Tuesday 18 August 2015

BCLT / Writers Centre Summer School
Translating Poetry 6 Morawski / Parra




On this occasion I have received an account from Carmen Morawski, the translator, herself so it makes sense to allow her to tell the story of her translation of The Flight of Icarus by Josefa Parra The translation I give here is the last version I have from Carmen. Judging by her commentary there may be a later one.

El Vuelo de Ícaro

¿Hace falta equipaje
más allá del fervor?
¿No basta con las alas del deseo?
Mírame, Padre, cómo deslizo
por encima del barro de los días posibles.
Mírame levantarme hasta las nubes,
y envídiame la muerte.

The Flight of Icarus

What luggage necessary
beyond fervour?
Are not the wings of desire enough?
Watch me, Father, as I slide
above the clay of possible days.
Watch me as I soar up to the clouds,
and covet my death.


Although “The Flight of Icarus” is short, a mere seven lines, the very brevity of this poem demands great care in the selection of each translated word. I've struggled over each line of the poem: before the workshop, during our workshop, and since. Even now, I am not entirely satisfied with the poem. I find myself fussing over some of the decisions that initially seemed most simple.

Beginning with the decisions I find most pleasing, what follows is a discussion of some of the decisions that I considered in translating this poem. Given the time limitations in our workshop, not all of these were fully discussed as a group:

I'm happy with the decision to go with the word clay for the word barro. The most common translation would be mud, but given the context of this poem, I thought that clay added just the right touch. I was happy that our workshop members were in agreement.

If only all translation decisions were so easy... the Spanish idiom, Hace falta means that something is missing, or needed. But to translate this line as Is missing luggage would obviously not work. Another possibility that could work is, What luggage is needed, but I wasn't initially happy with the way the poem sounded when I read it this way. Oddly enough, as I read this today, it sounds like the better choice, and it would open the poem in a way that more closely matches the simple, accessible language register in the original Spanish.
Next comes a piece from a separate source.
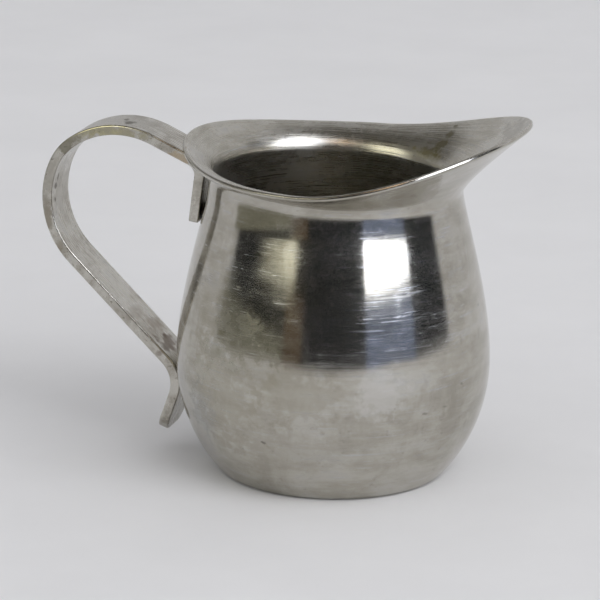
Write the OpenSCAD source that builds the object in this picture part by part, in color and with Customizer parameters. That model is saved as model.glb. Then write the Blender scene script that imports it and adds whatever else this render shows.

Another interesting problem was in deciding how to translate Mírame. Deciding to use the phrase, Watch me, maintains the reflexive nature of the original Spanish in a way that isn't possible with the word, Look, but in doing so, it also necessitates translating the word como into as instead of how

There is also a subtle difference in the resulting meaning. In the end, I decided to go with Watch me, Fatheras because I thought it conveyed the meaning in a more assertive tone than would Look, Father, how.

The final problem I'd like to discuss here has to do with translating the last line of the poem. This is the most powerful line and also the most problematic. In Spanish, the word, envídiame is reflexive, something for which I don't believe there is a suitable English equivalent. Additionally the literal translation for la muerte is the death. For this reason, the literal translation for this line would be envy me the deathObviously, this translation would not do. However, I believe that this might be best translated as covet me death, despite its strangeness. The translation we arrived upon in our workshop, covet my death may feel more natural in English, but it does not mean the same thing as covet me death, a line which begs for a slight pause between the words me and death in a way that does not occur in covet my death. 
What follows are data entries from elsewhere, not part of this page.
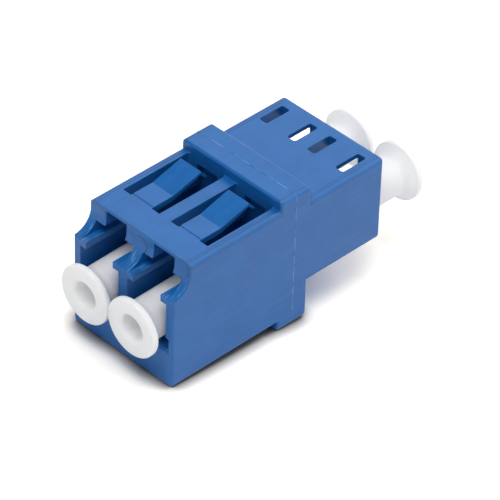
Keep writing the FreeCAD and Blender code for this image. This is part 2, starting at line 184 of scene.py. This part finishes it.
def place_parts(tree):
    """The three Object coordinates, each as a value of its own."""
    parts = tree.nodes.new("ShaderNodeSeparateXYZ")
    tree.links.new(object_place(tree), parts.inputs["Vector"])
    return parts.outputs["X"], parts.outputs["Y"], parts.outputs["Z"]


def within(tree, value, low, high, fade):
    """One where a value lies between two others and nothing outside them, with soft ends."""
    rise = step_between(tree, value, low - fade, low + fade)
    fall = step_between(tree, value, high - fade, high + fade, 1.0, 0.0)
    return work_out(tree, "MULTIPLY", rise, fall)


def fine_line(tree, value, centre):
    """One on a fine line where a value meets its centre, nothing a line's width away."""
    off = work_out(tree, "ABSOLUTE", work_out(tree, "SUBTRACT", value, centre))
    return step_between(tree, off, MARK_WIDTH / 2, MARK_WIDTH, 1.0, 0.0)


def pin_mark(tree, centre):
    """The upper right half of a fine ring about an axis along Y, the half that is given painted
    shade:
    where the offset from the centre, taken across Y, is as long as the pin's radius and points up
    or to the right."""
    offset = vector_step(tree, "SUBTRACT", object_place(tree), centre)["Vector"]
    across = vector_step(tree, "MULTIPLY", offset, (1, 0, 1))["Vector"]
    length = vector_step(tree, "LENGTH", across)["Value"]
    side = vector_step(tree, "DOT_PRODUCT", across, PIN_SHADE_TOWARDS)["Value"]
    ring = fine_line(tree, length, PIN_RADIUS)
    shown = step_between(tree, side, *PIN_FADE)
    return work_out(tree, "MULTIPLY", ring, shown)


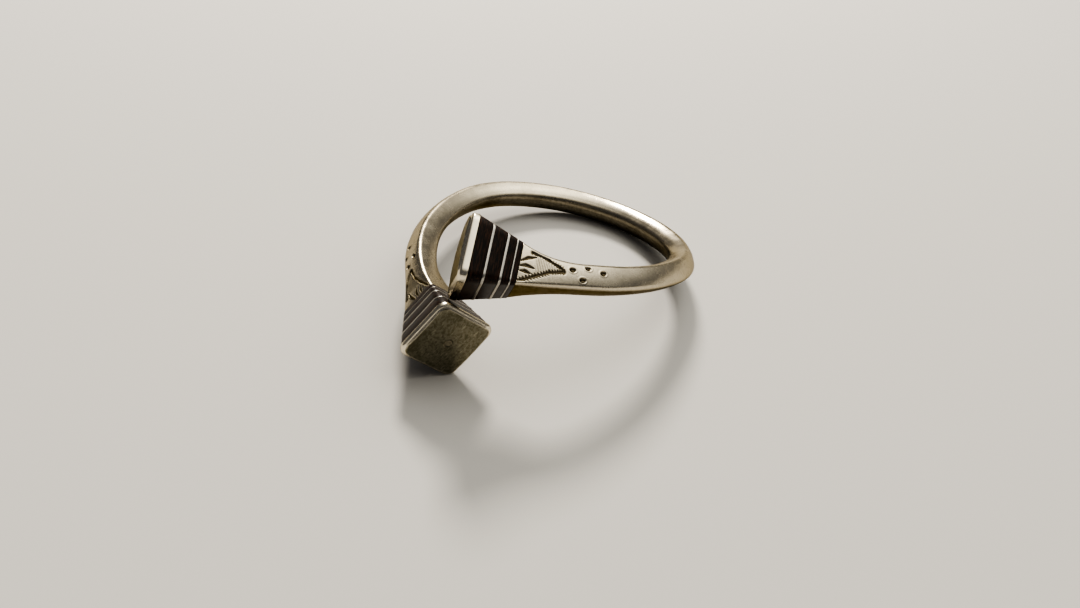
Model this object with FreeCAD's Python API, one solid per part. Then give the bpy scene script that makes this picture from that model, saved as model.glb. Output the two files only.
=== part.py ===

In Spanish, the pronoun, la provides both this breath space and a certain cognitive distance. It also gives the word death a more substantive and less abstract feeling, in the same way the definite article, the functions in English when one refers to the desk, the chair, but not the death. For both these reasons I believe that maintaining the reflexive nature of the original, despite its strangeness, now seems like the better translation. As for the decision to go with the word covet over envy, this was something we discussed at some length in our workshop, a discussion for which I am very grateful.

*

This concludes the posts on the individual translators and the discussion of one of the poems each translated. I will post one more, using Lesley Lawn's translation from the (to her unfamiliar) Hungarian and her poem on translation.